Ford Motor Company (F) faces significant structural headwinds, including tariff impacts leading to withdrawn FY2025 guidance and a sharp decline in Ford Pro's Q1 adjusted EBIT, despite recent market outperformance. The company anticipates a challenging second half of 2025 due to the cessation of the $7.5K EV tax credit, elevated borrowing costs impacting consumer affordability, and broader regulatory uncertainties. While Ford's diversified ICE/Hybrid/EV strategy provides some resilience and its dividend remains secure, consensus estimates forecast a significantly impacted long-term growth trajectory. The stock's current valuation appears elevated compared to historical averages and peers, suggesting investors await a potential pullback to the $9-$10 range for a more attractive entry point.

Analysis

Ford Motor Company faces a dichotomy of recent market outperformance against significant forward-looking structural headwinds. Despite a +12.1% total return since November 2024, the company has withdrawn its FY2025 guidance, citing a potential -$1.5B adjusted EBIT impact from tariffs, a challenge echoed by peer General Motors. The core profitability is under pressure, evidenced by the FQ1'25 results where the critical Ford Pro segment's adjusted EBIT fell 56.6% YoY to $1.3B, a severe blow considering this unit generated 86.6% of FY2024's bottom line. This weakness is compounded by a 89.3% YoY drop in the Ford Blue segment's EBIT and continued losses in the Model-e division.
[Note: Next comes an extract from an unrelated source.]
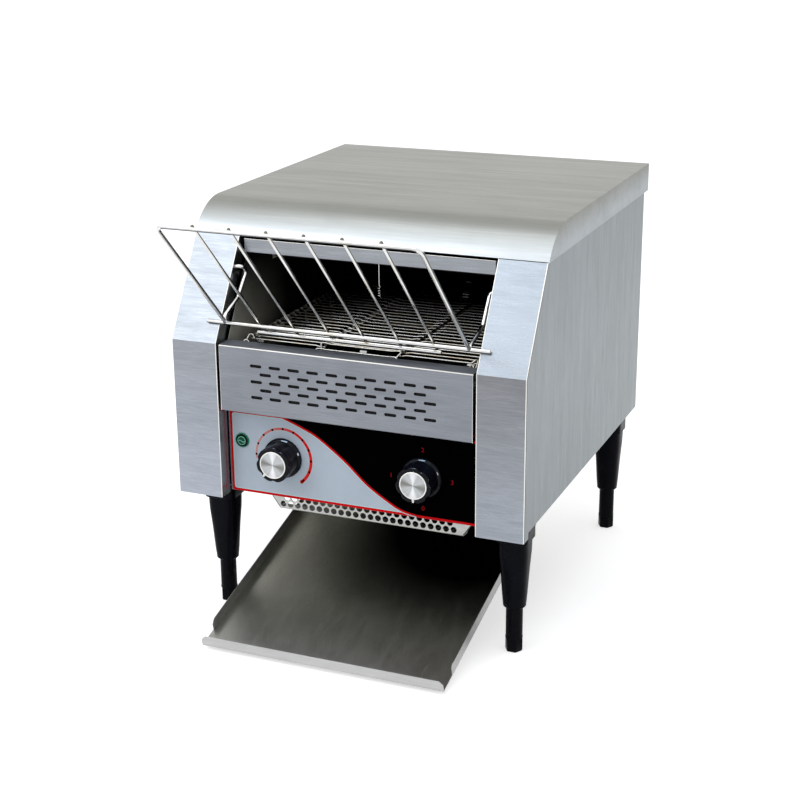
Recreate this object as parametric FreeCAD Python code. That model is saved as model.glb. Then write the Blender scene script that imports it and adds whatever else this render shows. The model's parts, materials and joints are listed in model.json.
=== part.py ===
import FreeCAD, Part
import math
import os

# Conveyor toaster, in millimetres. X is to the right, Y to the back, Z up.
# While the pieces are built, Y is zero at the front face of the two columns and Z is zero at the
# surface that the feet stand on. Each piece is moved along Y at the end, so that the origin lies
# under the middle of the whole toaster.

# Driving dimensions of the body
body_width = 368.0
cover_rear_y = 418.9
top_z = 422.2
kink_z = 297.2
cover_edge_y = 57.7
cover_edge_z = 392.8
cover_lip = 30.0
brow_radius = 60.0
column_width = 49.3
column_flange = 17.0
column_bottom_z = 136.3
column_toe = 14.0
side_bottom_z = 142.8
side_rear_y = 406.7
sheet = 1.0
thin_sheet = 0.8
lap_gap = 0.1
seam_gap = 0.5
running_gap = 0.3
flange_width = 15.0
overrun = 5.0

# Front panels
front_side_gap = 3.2
vent_top_z = 296.9
vent_bottom_z = 229.6
vent_top_flange = 20.0
slot_length = 12.5
slot_height = 3.1
slot_pitch = 20.1
slot_row_pitch = 8.0
slot_margin = 30.0
slot_rows = 5
panel_y = 18.0
panel_sheet = 1.2
panel_side_gap = 1.1
panel_bottom_z = 139.1
panel_top_z = 232.0
header_y = 60.5
header_bottom_z = 375.7
header_top_z = 390.5
header_flange = 12.0

# Controls
knob_inset = 59.6
knob_z = 181.4
knob_flange_radius = 20.5
knob_flange_depth = 3.0
knob_body_radius = 17.4
knob_valley_radius = 15.2
knob_lobes = 7
knob_lobe_shares = (-0.5, -0.24, 0, 0.24)
knob_sides = 20
knob_length = 23.4
knob_cap_radius = 13.2
knob_cap_recess = 0.8
knob_cap_proud = 0.5
spindle_radius = 3.0
spindle_clearance = 0.06
spindle_hole_margin = 1.2
spindle_reach = 9.0
control_body_radius = 13.0
control_body_depth = 14.0
switch_body_half = 21.0
switch_body_depth = 34.0
lamp_inset = 14.7
lamp_z = 194.0
lamp_bezel_radius = 6.9
lamp_lens_radius = 5.0
lamp_bezel_height = 1.6
lamp_lens_proud = 1.2
lamp_body_depth = 22.0

# Lower guard
guard_y = 59.5
guard_bottom_z = 107.5
guard_inset = 30.5
guard_slope_share = 0.70
guard_flange = 12.0
guard_hole_radius = 3.0
guard_hole_pitch = 8.15
guard_row_z = 112.9
guard_rows = 3
guard_hole_margin = 4.0

# Legs and feet
leg_inset = 25.2
leg_front_y = 49.1
leg_rear_y = 383.8
collar_half = 16.2
collar_bottom_z = 119.0
sleeve_top_half = 15.0
sleeve_step_half = 11.35
sleeve_step_z = 48.2
collar_corner = 3.0
foot_radius = 8.65
foot_clearance = 0.08
foot_inside = 50.0
foot_travel_in = 35.0
foot_hex_height = 13.1
foot_hex_half = 7.9
leg_nut_half = 8.0
leg_nut_height = 6.5

# Bread rack
rack_rod_radius = 2.0
rack_wire_radius = 1.5
rack_side_gap = 8.7
rack_rod_overlap = 11.1
rack_rod_along = 21.9
rack_top_y = -110.7
rack_top_z = 437.5
rack_low_y = 17.4
rack_low_z = 308.8
rack_corner_radius = 9.0
rack_wires = 6
wire_sides = 6
bend_steps = 3
bar_sides = 12
rack_wire_tail = 5.0
rack_tip = 3.2
rack_low_overlap = 5.0
weld_sink = 0.4
hook_bend_y = 49.8
hook_bend_z = 349.5
hook_tail = 16.0
hook_bend_radius = 5.4
stud_radius = 2.6
stud_head_radius = 4.2
stud_head_depth = 1.6

# Tray
tray_slope_deg = 14.5
tray_lip_y = -64.7
tray_lip_z = 4.0
tray_side_gap = 6.4
tray_wall = 11.6
tray_lip_height = 12.0
tray_lip_corner = 4.5
tray_notch = 23.6
tray_wall_chamfer = 4.0
hanger_y = 391.0
hanger_z = 131.5
hanger_rod_radius = 3.0
hanger_lug_half = 6.0
hook_tongue_inset = 32.3
hook_tongue_half = 11.0
rest_y = 196.0
rest_half_length = 9.0
rest_ledge = 14.0
rest_side_gap = 1.0

# Belt and shafts
belt_top_z = 292.5
belt_front_y = 46.0
belt_rear_y = 356.0
belt_radius = 24.0
belt_wire = 1.8
belt_side_gap = 10.5
belt_joint_inset = 80.7
belt_strands = 75
belt_joint_gap = 0.3
belt_hook_share = 0.72
shaft_radius = 5.0
shaft_clearance = 0.05
shaft_end_reach = 7.5
wheel_width = 7.0
wheel_place_shares = (-0.92, 0, 0.92)
wheel_teeth = 10
wheel_tooth_height = 2.6
tooth_root_share = 0.29
tooth_tip_share = 0.145
journal_length = 19.0
bush_half = 9.0
bush_proud = 1.5
bush_length = 8.0

# Heating chamber
shield_z = 236.5
chamber_rear_y = 400.0
chamber_top_z = 390.0
exit_front_y = 332.0
reflector_z = 384.0
reflector_front_y = 76.0
reflector_apron = 9.0
lower_reflector_z = 257.0
lower_reflector_front_y = 84.0
lower_reflector_rear_y = 318.0
lower_reflector_wall = 8.0
heater_radius = 5.0
heater_cap_half = 7.0
heater_cap_length = 12.0
heater_tab_half = 3.0
heater_tab_thickness = 0.8
heater_terminal_length = 8.0
upper_heater_z = 362.0
upper_heater_first_y = 128.0
upper_heater_pitch = 72.0
upper_heaters = 3
lower_heater_z = 275.0
lower_heater_first_y = 136.0
lower_heater_pitch = 64.0
lower_heaters = 3
hanger_wire_y = 91.0
hanger_wire_radius = 1.1
hanger_wire_low_z = 344.3
hanger_tip_low_z = 334.4
hanger_tip_radius = 1.9
hanger_tip_rings = 4
chute_y = 398.0
chute_bend_z = 176.0
chute_bend_radius = 44.0
chute_turn_deg = 52.0
chute_tail = 8.0

# Drive
motor_y = 296.0
motor_z = 192.0
gearbox_chain_gap = 17.0
gearbox_length = 44.0
gearbox_half = 26.0
gearbox_chamfer = 2.0
gearbox_plate = 2.0
motor_can_radius = 25.0
motor_can_length = 62.0
output_gear_radius = 20.0
output_gear_width = 8.0
output_gear_room = 0.8
output_gear_teeth = 12
output_tooth_height = 2.2
motor_shaft_radius = 4.0
seat_share = 0.8
chain_reach = 13.5
chain_width = 4.0
drive_sprocket_teeth = 16
motor_sprocket_teeth = 8
chain_pitch = 8.0
chain_turn_steps = 8
chain_thickness = 2.6
sprocket_tooth_height = 1.8
sprocket_end = 2.0
bracket_sheet = 2.0
bracket_foot = 16.0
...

Consensus estimates now reflect this pessimistic outlook, forecasting a negative bottom-line CAGR of -6% through FY2027. Further headwinds are anticipated from Q4'25, with the cessation of the $7.5K EV tax credit and elevated auto borrowing costs of 7.3%. While Ford's diversified ICE/Hybrid/EV strategy provides operational flexibility and its 5.07% dividend yield appears secure, its current forward P/E of 10.82x is notably expensive compared to its five-year mean of 7.65x and peers, suggesting the stock may be overbought relative to its deteriorating fundamental outlook.